Cindy was born in Cincinnati, Ohio 27 years ago. At a young age Cindy and family moved to Tennessee. "We lived in a log house. It was beautiful. We had horses, chickens, a goat, a pig, a mule and snakes...lots of snakes." Music soon began to reckon in young Cindy's life. "I started writing and playing piano and singing when I was about 11. My mom and dad were both songwriters and singers, and my dad was a guitar player. I was real accustomed to music and it was just a part of me from the beginning."

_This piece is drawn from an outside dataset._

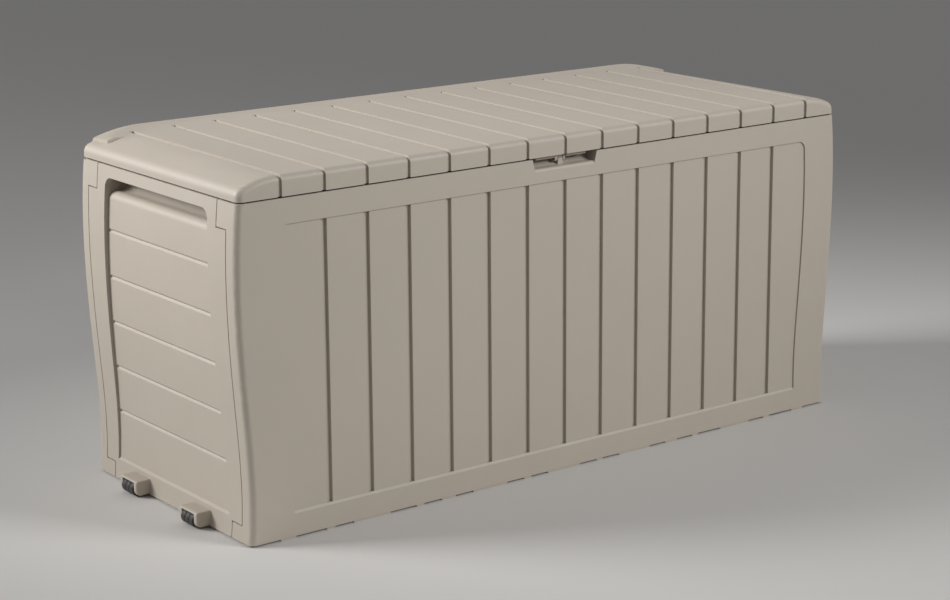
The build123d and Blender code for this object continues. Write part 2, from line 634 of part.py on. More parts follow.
def wheel(y):
    """Small roller with a flat tread, recessed sides and two tread lines."""
    body = rod_y(WHEEL_X, (y - WHEEL_HALF, y + WHEEL_HALF), WHEEL_Z, WHEEL_R)
    body = fillet(body.edges().filter_by(GeomType.CIRCLE), 1.2)
    for side in (-1, 1):
        face = y + side * WHEEL_HALF
        ring = rod_y(WHEEL_X, sorted((face, face - side * 2)), WHEEL_Z, WHEEL_R - 2.5)
        hub = rod_y(WHEEL_X, sorted((face, face - side * 2)), WHEEL_Z, AXLE_D / 2 + 2)
        body -= ring - hub
        line_y = sorted((y + side * 5, y + side * 6.2))
        line = rod_y(WHEEL_X, line_y, WHEEL_Z, WHEEL_R + 1)
        body -= line - rod_y(WHEEL_X, line_y, WHEEL_Z, WHEEL_R - 0.8)
    return body - rod_y(WHEEL_X, (y - WHEEL_HALF, y + WHEEL_HALF), WHEEL_Z, AXLE_D / 2 + 2 * FIT)


def axles():
    """Two axles, one in each hood."""
    return [rod_y(WHEEL_X, (y - AXLE_HALF, y + AXLE_HALF), WHEEL_Z, AXLE_D / 2) for y in WHEEL_Y]


# ---------------------------------------------------------------- nodes
def mirrored(shape):
    """The same piece on the -X side."""
    return mirror(shape, Plane.YZ)


end = end_panel()
arm = stay_arm()
track = stay_track()
pivot = stay_pivot()

nodes = {
    "floor_panel": floor_panel(),
    "front_panel": front_panel(),
    "back_panel": back_panel(),
    "left_end_panel": end + wheel_hoods(),
    "right_end_panel": mirrored(end),
    "lid": lid(),
    "hinge_pins": Compound(hinge_pins()),
    "stay_arm_left": mirrored(arm),
    "stay_arm_right": arm,
    "stay_track_left": mirrored(track),
    "stay_track_right": track,
    "track_screws": Compound(track_screws()),
    "stay_pivots": Compound([pivot, mirrored(pivot)]),
    "wheel_front": wheel(WHEEL_Y[0]),
    "wheel_rear": wheel(WHEEL_Y[1]),
    "wheel_axles": Compound(axles()),
}

os.makedirs("parts", exist_ok=True)
for name, shape in nodes.items():
    export_step(shape, f"parts/{name}.step")
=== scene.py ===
"""Deck storage box in moulded resin, dressed for studio light.

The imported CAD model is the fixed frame. Large mouldings are welded, softened copies of
their CAD solids; pins, screws and rollers are made here. Metres, +Z up, front at -Y.
"""

from __future__ import annotations

import logging
import math
from dataclasses import dataclass
from enum import Enum

import bmesh
import bpy
from mathutils import Matrix, Vector

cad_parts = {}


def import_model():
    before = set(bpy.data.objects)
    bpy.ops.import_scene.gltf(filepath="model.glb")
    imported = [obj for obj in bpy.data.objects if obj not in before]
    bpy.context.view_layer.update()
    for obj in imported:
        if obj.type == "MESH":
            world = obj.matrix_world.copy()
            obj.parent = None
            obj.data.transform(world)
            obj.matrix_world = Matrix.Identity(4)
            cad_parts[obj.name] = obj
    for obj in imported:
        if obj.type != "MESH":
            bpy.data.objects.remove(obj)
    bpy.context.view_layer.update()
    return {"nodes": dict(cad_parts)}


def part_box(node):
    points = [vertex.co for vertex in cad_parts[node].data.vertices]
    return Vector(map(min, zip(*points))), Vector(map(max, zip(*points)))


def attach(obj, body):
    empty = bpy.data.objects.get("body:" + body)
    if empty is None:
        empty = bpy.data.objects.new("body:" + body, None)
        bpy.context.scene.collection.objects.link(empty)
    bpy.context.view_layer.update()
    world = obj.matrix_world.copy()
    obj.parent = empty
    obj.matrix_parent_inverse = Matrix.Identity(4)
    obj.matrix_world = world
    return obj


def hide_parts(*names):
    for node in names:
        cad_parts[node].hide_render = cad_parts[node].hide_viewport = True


LOG = logging.getLogger("deck_box")
MM = 0.001
SENSOR_MM = 36.0
PANEL_CREASE_DEG = 30.0     # edges flatter than this are shaded as one curve
STAY_CREASE_DEG = 28.0
NOISE_LOW, NOISE_HIGH = 0.3, 0.7    # where nearly all of a noise texture's values lie
MIX_FIRST, MIX_SECOND, MIX_RESULT = 6, 7, 2     # the colour sockets of a Mix node


class Body(Enum):
    """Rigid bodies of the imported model."""

    BASE = "base"
    LID = "lid"
    STAY_LEFT = "stay_left"
    STAY_RIGHT = "stay_right"
    WHEEL_FRONT = "wheel_front"
    WHEEL_REAR = "wheel_rear"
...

With music such an integral part of her life, it only seemed natural that she would follow that dream and enter a contest at Dollywood, a contest she won giving her the opportunity to work at the East Tennessee theme park. "I was doing mostly country music except for one show, a gospel jubilee. When I started doing that I realised that I really wanted to do Christian music just because of the difference that I felt between doing country cover tunes versus 'How Great Thou Art'. I felt a different way and the way I felt doing Christian music felt right."
It wasn't long before the desires" of her heart led Cindy to quit Dollywood. In a Knoxville studio, she began singing on sound-alike tracks to gain recognition and experience. But it didn't work out quite as she had hoped. "Sometimes I would sing 12 songs a day, just for hours and hours and hours. I felt like a prostitute of music. I got to where I didn't enjoy it any more so I quit. I didn't sing anything for a year."